▸ **WHAT THE TASK ASKS**
Work through the material below line by line and say how many lines include the word "that". Only the number, please.
+ + + + +
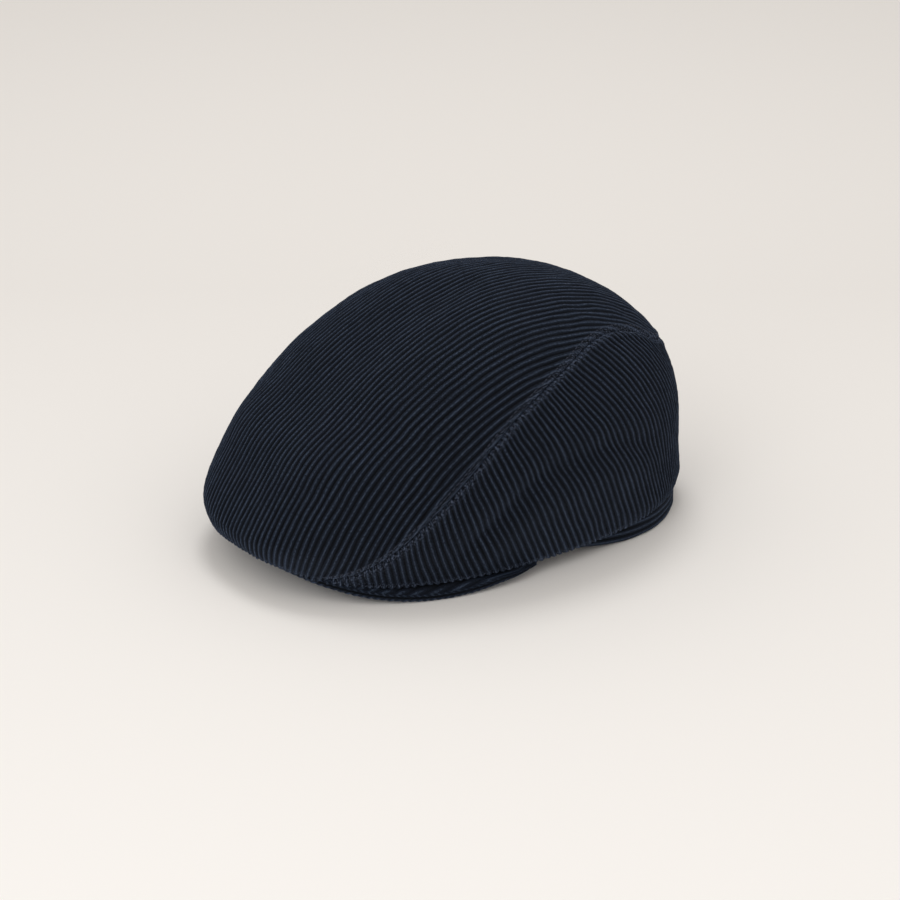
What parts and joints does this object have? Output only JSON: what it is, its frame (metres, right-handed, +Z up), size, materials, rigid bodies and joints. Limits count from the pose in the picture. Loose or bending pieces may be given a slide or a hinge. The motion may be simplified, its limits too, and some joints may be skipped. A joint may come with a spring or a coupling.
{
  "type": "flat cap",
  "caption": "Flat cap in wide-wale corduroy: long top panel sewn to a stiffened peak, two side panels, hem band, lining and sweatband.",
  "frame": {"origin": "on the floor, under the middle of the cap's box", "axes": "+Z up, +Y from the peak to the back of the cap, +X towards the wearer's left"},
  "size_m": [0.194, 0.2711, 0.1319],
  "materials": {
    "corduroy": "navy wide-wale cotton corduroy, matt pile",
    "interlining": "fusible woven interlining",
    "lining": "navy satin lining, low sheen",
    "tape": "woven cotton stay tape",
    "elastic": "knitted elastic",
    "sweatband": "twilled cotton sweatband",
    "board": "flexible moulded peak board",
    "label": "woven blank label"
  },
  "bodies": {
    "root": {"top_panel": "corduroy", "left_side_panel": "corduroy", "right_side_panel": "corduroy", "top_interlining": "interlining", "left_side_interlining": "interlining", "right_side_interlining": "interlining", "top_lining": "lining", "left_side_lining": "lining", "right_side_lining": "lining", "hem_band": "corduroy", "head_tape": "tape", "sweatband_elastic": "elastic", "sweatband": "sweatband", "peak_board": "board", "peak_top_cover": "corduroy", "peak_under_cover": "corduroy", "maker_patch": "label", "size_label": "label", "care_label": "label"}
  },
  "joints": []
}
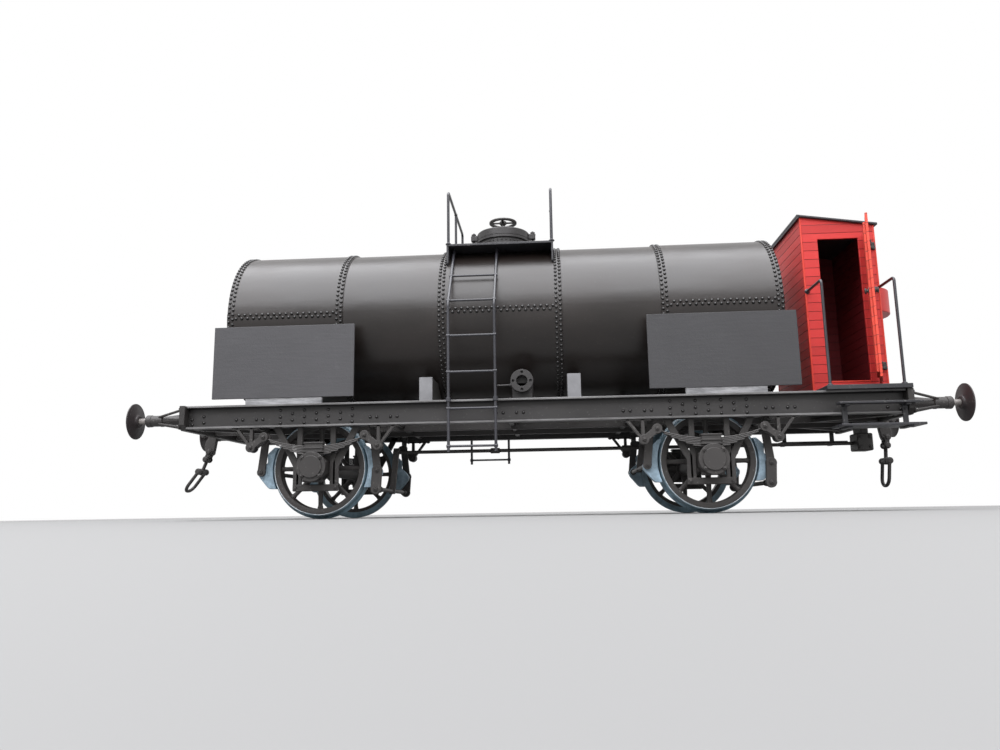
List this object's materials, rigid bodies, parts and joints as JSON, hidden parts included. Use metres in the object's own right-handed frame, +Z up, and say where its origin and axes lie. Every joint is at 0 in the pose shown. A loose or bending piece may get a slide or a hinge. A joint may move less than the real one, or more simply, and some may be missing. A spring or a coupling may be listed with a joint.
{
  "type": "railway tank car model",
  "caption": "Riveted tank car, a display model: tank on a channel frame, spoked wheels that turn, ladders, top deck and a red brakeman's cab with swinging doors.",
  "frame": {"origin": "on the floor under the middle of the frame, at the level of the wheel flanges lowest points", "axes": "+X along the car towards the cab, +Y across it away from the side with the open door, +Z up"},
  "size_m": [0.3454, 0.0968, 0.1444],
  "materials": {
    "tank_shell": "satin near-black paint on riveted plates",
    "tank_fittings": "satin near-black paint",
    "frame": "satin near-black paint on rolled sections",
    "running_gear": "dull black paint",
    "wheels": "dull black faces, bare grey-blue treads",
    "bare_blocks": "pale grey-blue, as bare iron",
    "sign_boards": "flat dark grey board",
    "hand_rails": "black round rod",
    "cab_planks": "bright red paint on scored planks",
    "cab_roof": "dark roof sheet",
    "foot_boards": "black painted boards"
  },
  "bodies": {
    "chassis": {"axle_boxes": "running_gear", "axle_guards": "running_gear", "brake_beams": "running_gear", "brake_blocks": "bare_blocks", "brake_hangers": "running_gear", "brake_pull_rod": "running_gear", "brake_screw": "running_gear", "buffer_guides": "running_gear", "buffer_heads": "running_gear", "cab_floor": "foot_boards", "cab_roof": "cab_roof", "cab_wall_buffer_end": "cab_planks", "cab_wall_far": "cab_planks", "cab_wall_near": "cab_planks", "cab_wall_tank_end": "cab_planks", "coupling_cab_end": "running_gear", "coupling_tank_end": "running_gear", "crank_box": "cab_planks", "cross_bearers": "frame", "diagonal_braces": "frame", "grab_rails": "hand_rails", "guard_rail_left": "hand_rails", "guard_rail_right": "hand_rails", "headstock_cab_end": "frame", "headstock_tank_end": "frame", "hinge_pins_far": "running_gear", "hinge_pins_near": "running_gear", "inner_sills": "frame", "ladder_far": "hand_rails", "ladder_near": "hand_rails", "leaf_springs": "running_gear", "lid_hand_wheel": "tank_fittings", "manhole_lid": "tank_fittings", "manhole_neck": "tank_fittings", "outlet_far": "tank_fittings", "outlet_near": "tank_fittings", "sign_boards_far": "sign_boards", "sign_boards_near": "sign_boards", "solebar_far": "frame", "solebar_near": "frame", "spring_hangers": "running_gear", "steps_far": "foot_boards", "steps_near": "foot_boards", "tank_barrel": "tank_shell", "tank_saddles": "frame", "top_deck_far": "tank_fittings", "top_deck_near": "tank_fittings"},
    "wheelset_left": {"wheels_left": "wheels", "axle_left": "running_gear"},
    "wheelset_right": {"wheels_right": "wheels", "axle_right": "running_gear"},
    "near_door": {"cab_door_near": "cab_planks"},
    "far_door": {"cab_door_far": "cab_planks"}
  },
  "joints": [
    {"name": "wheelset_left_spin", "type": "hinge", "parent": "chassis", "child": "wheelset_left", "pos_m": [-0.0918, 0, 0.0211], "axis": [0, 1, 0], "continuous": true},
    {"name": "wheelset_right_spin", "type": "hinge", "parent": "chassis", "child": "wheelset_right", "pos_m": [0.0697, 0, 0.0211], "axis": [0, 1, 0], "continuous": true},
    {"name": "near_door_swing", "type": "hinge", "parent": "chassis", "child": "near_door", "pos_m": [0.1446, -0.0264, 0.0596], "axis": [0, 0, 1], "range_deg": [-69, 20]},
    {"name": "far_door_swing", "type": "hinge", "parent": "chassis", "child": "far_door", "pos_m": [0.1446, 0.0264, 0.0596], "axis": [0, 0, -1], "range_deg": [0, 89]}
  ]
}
+ + + + +
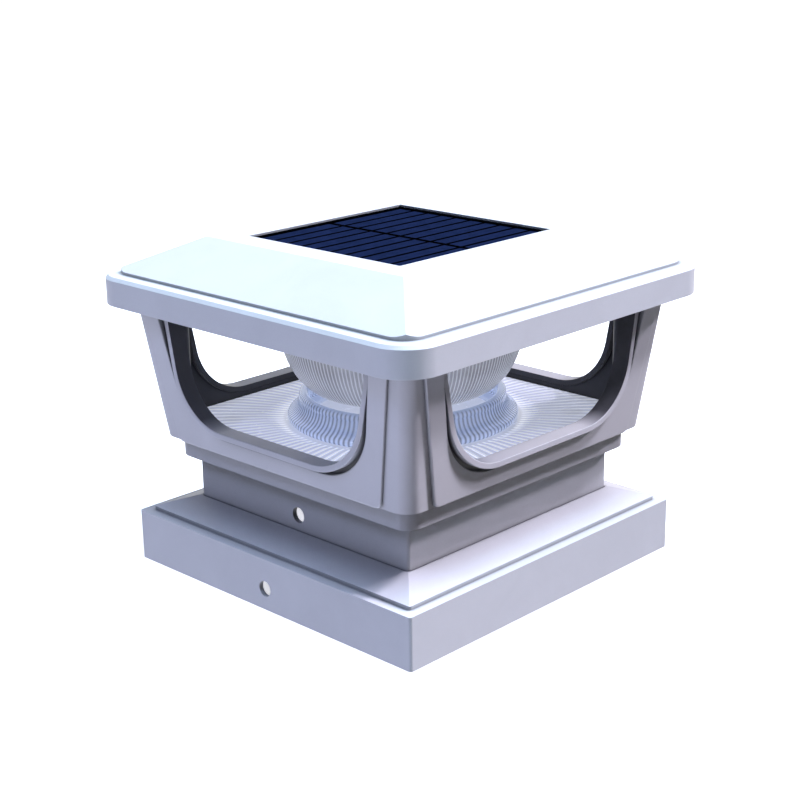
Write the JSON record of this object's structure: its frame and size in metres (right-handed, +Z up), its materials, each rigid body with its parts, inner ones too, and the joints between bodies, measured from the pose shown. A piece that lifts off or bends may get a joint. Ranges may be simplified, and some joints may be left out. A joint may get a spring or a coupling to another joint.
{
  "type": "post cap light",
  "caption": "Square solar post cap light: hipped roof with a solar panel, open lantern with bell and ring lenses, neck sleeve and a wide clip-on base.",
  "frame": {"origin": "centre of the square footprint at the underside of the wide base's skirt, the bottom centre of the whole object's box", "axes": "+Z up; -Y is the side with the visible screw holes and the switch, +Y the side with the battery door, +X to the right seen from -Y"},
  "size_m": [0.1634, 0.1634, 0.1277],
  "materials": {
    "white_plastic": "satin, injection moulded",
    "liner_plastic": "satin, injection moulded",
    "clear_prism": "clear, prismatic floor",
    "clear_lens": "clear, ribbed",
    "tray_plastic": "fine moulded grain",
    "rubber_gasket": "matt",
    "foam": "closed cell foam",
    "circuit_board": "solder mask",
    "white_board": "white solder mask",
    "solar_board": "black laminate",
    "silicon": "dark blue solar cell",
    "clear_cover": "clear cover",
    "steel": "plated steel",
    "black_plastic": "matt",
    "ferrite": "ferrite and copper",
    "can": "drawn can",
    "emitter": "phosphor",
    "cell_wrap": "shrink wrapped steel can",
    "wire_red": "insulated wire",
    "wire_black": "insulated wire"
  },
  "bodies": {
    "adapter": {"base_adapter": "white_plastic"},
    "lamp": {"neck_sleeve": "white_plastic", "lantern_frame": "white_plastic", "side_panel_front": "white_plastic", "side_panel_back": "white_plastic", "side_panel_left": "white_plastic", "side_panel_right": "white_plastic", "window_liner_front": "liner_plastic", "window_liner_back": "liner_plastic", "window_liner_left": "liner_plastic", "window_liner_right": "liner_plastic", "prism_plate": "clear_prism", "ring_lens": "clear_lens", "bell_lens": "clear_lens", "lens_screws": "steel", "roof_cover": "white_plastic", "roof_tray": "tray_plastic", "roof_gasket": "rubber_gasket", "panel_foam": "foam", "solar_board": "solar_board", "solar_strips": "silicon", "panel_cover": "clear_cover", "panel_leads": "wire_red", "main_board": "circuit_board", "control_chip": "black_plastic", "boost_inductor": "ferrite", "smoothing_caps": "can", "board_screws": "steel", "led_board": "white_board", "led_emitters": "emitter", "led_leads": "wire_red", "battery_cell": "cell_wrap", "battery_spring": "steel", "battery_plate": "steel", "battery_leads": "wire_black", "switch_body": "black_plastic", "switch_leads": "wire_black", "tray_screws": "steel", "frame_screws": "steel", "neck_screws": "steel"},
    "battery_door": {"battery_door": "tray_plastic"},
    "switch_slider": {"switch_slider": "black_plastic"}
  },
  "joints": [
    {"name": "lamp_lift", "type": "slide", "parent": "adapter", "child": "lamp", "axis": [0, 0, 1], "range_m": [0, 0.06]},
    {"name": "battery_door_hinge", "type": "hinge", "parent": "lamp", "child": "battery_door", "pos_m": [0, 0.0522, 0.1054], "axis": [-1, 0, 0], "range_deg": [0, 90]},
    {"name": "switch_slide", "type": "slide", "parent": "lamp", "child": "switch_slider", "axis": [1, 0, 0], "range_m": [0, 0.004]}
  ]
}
+ + + + +
▸ **ANSWER**
2